Market Demand Methodology for U.S. Suborbital Reusable Launch Vehicle Industry

Abstract

An approach was developed that leverages 100 years of transportation technology to forecast technological capability needed to sustain a commercial market for the suborbital reusable launch vehicle (sRLV) industry. Maturity of sRLV technologies will enable the development of commercial capability necessary to support market demand. The analysis is centered on the economic physics (EcoPhysics) of transportation, taking into account the cost of cargo capacity, as well as the speed, range, and altitude of these transportation vehicles with respect to time and technology. The methodology includes the transportation system’s flight profile, program mode (experimental, commercial, military, etc.), reusability, human rating, government policies, and other factors. Twenty-four characteristics of the new flight candidate are systematically compared to equivalent characteristics of historical transportation systems. Three historical systems are selected to simultaneously derive cost estimates of each new flight system, converging over time to a single cost. The analysis outputs over 40 demand and supply variables that are displayed on a dashboard, comparing each sRLV provider candidate under evaluation.
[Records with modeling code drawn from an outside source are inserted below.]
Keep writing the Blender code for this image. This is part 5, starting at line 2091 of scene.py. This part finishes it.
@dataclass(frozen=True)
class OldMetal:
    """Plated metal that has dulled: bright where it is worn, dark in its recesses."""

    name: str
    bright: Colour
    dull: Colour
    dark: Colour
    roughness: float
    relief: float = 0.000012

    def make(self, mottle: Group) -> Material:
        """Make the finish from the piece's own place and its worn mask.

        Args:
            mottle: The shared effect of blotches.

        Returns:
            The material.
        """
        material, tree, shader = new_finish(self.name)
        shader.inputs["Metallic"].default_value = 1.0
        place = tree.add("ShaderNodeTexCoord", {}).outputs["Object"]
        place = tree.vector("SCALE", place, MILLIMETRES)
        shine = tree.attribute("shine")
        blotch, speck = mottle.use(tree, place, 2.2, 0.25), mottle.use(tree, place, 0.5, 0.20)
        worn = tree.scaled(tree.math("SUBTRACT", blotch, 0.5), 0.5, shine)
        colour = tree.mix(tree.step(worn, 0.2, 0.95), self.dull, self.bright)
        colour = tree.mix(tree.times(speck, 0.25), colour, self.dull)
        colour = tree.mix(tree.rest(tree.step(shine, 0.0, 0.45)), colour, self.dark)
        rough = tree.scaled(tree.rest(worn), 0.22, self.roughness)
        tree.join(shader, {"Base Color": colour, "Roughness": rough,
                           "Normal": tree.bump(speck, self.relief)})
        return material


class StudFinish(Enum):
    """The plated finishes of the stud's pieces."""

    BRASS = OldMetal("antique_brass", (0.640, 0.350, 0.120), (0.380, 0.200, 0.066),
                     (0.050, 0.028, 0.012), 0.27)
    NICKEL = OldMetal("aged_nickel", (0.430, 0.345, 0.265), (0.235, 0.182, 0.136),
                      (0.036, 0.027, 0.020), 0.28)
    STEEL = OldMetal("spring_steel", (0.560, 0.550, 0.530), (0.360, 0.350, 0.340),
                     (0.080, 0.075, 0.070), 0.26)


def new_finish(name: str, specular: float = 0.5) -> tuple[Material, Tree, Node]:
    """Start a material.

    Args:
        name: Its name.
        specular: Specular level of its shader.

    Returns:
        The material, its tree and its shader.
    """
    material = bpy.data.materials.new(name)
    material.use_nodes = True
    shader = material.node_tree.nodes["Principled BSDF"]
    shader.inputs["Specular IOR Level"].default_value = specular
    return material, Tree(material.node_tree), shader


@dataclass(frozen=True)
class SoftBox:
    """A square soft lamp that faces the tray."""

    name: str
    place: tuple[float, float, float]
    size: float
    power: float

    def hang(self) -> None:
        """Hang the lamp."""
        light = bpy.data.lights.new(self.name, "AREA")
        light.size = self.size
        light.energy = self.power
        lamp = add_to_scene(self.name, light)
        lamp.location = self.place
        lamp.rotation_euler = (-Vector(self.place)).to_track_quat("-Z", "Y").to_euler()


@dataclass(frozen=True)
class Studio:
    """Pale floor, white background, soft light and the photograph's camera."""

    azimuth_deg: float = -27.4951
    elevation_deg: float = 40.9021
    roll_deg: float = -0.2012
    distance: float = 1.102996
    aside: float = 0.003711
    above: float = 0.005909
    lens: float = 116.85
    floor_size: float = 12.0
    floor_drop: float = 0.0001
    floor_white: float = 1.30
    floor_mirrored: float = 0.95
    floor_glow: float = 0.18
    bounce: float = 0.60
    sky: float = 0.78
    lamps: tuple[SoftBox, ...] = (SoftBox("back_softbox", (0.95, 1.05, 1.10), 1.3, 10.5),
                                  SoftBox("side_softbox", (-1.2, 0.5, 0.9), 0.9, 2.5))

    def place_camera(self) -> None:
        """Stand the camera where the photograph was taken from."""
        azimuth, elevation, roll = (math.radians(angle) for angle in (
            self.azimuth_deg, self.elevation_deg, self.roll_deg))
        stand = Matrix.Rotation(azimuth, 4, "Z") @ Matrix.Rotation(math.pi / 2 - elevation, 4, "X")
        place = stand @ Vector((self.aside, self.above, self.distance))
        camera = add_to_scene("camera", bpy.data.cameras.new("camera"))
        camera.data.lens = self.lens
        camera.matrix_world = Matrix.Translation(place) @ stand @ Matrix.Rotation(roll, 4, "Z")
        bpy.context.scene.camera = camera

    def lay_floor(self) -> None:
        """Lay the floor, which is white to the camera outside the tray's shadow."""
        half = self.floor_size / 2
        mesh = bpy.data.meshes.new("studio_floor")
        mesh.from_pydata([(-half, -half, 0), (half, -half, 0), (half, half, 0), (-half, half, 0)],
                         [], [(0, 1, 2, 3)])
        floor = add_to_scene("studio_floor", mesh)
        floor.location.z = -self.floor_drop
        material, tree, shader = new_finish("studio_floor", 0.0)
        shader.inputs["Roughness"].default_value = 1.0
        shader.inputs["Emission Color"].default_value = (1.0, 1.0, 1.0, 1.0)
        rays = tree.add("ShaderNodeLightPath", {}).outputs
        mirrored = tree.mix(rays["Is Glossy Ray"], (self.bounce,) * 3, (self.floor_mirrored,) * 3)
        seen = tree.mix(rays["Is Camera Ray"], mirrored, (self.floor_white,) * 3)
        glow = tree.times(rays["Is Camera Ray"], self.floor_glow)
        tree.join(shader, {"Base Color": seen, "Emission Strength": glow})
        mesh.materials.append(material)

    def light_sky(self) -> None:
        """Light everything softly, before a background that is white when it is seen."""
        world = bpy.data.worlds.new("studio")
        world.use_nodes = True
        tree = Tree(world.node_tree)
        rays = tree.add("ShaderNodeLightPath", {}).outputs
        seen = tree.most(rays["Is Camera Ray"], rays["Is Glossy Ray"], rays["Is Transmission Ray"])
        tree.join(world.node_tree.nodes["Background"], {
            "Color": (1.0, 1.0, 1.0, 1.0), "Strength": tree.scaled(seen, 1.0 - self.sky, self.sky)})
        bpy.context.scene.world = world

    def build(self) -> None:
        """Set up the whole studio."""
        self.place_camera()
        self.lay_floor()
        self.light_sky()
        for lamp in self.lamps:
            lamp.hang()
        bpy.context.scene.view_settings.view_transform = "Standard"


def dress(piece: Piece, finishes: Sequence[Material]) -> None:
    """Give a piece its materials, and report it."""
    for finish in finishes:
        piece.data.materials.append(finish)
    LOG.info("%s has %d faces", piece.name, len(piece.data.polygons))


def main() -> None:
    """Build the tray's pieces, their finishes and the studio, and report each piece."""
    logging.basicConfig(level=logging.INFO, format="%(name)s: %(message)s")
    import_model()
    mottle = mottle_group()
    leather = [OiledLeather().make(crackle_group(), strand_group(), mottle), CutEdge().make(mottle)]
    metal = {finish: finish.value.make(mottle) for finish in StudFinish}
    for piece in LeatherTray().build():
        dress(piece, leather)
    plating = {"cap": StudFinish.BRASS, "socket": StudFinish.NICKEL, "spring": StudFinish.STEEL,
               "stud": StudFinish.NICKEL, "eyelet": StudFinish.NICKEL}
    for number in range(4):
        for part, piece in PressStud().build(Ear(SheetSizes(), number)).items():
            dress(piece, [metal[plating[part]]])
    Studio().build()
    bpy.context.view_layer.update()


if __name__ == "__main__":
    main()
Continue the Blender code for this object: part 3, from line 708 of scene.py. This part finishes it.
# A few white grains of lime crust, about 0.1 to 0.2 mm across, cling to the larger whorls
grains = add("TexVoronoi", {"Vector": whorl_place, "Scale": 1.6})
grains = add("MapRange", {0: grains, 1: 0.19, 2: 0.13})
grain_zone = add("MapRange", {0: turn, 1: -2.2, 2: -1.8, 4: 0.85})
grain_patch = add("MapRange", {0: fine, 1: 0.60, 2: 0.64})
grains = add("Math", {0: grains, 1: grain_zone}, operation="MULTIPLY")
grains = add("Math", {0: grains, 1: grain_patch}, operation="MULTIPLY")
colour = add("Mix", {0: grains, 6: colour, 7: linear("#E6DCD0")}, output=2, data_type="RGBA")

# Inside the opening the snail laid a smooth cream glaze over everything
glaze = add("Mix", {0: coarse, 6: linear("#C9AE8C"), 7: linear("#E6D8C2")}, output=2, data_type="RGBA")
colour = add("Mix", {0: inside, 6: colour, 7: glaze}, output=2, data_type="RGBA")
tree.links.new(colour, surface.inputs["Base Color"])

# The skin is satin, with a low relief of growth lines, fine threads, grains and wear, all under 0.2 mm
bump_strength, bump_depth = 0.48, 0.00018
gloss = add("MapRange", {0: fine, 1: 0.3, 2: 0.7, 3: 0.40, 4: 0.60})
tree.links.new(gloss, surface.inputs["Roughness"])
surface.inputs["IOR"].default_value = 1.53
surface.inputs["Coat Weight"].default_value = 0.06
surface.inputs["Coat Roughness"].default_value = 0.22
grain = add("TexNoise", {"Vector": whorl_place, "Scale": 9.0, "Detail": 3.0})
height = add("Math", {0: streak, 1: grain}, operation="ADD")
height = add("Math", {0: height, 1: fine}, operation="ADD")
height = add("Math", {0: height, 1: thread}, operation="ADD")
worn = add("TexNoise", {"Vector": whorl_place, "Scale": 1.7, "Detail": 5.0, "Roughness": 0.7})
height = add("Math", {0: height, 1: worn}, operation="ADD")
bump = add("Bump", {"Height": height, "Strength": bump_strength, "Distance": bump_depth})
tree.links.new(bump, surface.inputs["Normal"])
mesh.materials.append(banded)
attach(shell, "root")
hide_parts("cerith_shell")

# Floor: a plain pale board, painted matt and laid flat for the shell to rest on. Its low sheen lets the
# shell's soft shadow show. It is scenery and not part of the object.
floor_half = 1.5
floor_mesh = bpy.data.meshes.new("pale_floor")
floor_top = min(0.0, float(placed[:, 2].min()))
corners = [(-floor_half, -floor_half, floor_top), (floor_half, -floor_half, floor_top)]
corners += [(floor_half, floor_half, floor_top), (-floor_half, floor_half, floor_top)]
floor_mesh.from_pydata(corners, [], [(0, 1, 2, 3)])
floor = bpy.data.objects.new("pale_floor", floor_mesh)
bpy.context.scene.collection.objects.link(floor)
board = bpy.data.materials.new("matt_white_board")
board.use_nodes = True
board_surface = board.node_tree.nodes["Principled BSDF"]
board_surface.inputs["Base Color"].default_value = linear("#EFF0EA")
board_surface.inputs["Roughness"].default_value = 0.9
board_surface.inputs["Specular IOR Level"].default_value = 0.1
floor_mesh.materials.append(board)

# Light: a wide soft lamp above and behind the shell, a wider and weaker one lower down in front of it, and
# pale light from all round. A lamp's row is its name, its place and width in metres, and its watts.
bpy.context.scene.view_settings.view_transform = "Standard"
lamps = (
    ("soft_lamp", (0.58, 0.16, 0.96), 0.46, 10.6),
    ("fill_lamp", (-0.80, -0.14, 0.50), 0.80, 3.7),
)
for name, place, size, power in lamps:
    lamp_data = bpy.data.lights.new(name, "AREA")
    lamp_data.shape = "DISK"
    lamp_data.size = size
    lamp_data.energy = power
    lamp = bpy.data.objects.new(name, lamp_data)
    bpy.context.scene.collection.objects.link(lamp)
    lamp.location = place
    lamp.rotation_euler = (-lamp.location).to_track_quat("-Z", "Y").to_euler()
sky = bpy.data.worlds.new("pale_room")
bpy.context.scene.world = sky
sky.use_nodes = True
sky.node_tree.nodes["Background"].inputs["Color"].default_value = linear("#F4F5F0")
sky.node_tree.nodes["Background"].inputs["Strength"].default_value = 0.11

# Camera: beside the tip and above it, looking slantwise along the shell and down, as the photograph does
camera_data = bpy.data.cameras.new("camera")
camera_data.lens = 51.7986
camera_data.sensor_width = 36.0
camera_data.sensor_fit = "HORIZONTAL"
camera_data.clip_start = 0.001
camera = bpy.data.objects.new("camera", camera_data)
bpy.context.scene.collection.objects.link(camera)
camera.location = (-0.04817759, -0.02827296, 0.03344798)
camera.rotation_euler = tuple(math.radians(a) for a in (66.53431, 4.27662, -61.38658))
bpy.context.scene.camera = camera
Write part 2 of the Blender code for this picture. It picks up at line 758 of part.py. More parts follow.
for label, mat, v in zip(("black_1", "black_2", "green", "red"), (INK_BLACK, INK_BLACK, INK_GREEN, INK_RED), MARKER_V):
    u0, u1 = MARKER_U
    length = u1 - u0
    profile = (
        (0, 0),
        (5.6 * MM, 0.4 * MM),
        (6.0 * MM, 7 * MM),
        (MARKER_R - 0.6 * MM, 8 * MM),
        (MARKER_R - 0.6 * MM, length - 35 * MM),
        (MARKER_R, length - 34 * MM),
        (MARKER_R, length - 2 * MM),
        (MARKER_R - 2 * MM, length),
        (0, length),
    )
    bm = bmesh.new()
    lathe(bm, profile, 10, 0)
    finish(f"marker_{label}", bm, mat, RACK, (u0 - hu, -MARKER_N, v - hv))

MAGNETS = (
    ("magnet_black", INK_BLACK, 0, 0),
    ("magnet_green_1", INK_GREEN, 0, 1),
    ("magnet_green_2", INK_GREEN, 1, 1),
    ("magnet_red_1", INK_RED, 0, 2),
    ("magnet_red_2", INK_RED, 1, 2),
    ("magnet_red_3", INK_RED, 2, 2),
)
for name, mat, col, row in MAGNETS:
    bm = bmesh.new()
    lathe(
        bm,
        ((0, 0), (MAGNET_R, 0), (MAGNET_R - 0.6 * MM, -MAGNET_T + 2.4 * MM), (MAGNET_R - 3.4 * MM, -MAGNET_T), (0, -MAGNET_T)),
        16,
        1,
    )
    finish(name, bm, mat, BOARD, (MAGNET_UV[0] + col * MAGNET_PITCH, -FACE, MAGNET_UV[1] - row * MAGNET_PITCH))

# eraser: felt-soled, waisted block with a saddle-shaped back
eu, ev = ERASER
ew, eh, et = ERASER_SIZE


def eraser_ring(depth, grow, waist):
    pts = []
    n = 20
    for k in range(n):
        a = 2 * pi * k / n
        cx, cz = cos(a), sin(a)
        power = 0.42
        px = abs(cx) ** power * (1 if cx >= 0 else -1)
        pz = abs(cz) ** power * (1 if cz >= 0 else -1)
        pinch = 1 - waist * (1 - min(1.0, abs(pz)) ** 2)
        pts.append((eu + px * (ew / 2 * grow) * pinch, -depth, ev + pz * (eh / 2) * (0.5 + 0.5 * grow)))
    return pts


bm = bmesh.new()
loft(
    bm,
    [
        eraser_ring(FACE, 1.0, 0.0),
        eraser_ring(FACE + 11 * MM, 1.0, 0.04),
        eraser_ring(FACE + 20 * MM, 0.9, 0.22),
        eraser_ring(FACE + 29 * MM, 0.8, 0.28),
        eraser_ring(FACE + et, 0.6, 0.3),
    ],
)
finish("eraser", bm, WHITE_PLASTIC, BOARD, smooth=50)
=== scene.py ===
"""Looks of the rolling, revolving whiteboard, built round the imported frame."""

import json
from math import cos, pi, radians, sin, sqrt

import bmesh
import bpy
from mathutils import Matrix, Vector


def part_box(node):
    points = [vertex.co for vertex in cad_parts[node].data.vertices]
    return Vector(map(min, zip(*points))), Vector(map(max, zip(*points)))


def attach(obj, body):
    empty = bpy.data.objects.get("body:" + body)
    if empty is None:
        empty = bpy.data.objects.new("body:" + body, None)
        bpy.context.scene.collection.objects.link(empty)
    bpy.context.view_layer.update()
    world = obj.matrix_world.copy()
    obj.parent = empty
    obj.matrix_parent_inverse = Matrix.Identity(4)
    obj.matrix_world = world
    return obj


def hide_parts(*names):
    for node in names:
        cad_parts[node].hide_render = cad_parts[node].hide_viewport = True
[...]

The following data for each of the candidate systems are estimated: development costs, recurring vehicle costs, vehicle predicted catastrophic failures, system operations and maintenance costs, and predicted flight rate capability. The analysis includes a benchmarking algorithm that compares the characteristics of proposed candidates to leading-edge technological trends. Benchmarks also ‘roll up’ subcategories and provide a total system evaluation. A key feature of this approach is that the benchmark values are a composite of a range of “non-like” parameters such as performance, operations cost, safety, comfort, and esthetics, facilitating realistic comparison of fundamentally different types of systems.